Maybe that’s just making a moonlit run up one of the Flatirons.

And yes, it can mean stepping up to a challenge. Caldwell and Jorgeson, he says, probably think the Dawn Wall, that seven-year project to put up what’s being called the hardest climb in the world, they probably think that was the most fun thing they’ve ever done.

“If you can’t have fun pushing yourself then you’re definitely doing it wrong,” he says.

His forthcoming adventures will see him biking Arizona’s Black Canyon Trail, four-wheel drive roads in the Maze in Canyonlands and perhaps even on an island-hopping tour across Norway, and there’s talk of climbing in Croatia and backpacking in Wyoming’s Wind River Range. He’ll continue to write, and has started to work on films, too.

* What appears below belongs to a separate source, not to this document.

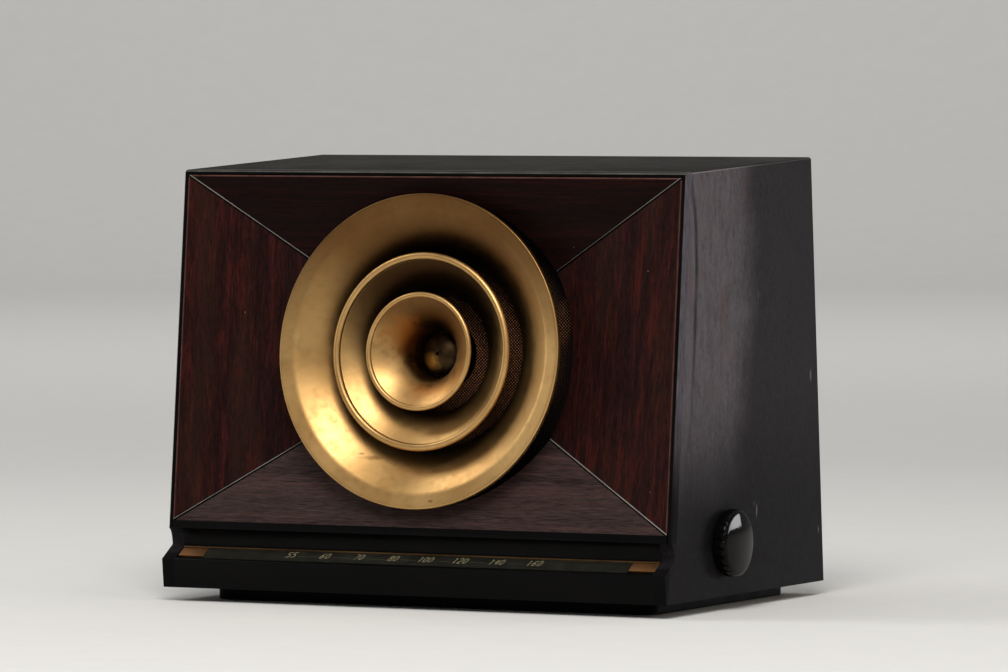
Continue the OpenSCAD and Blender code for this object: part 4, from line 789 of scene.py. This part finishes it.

For Leonard, finding that crowd at Banff was about more than being in company where people understand why you’d walk around in a couple inches of quilted, feathery down — and it’s not for the fashion statement, and nor are those duct tape patches on your elbows.

“For me as an adult, I needed something else as an identity. I think where I grew up, your identity is your job and the family that you raise, like, ‘I work for this company and I do this, and I have two kids,’ and that didn’t really appeal to me,” Leonard says. “I feel like there’s something else, maybe, and I didn’t really have any idea what it was until I started going to the mountains and doing stuff and then I got this image of myself as a mountain climber — like, ‘How cool would that be?’ And I started doing stuff that gave me that identity when I was in my mid-20s — OK, this is what I am.”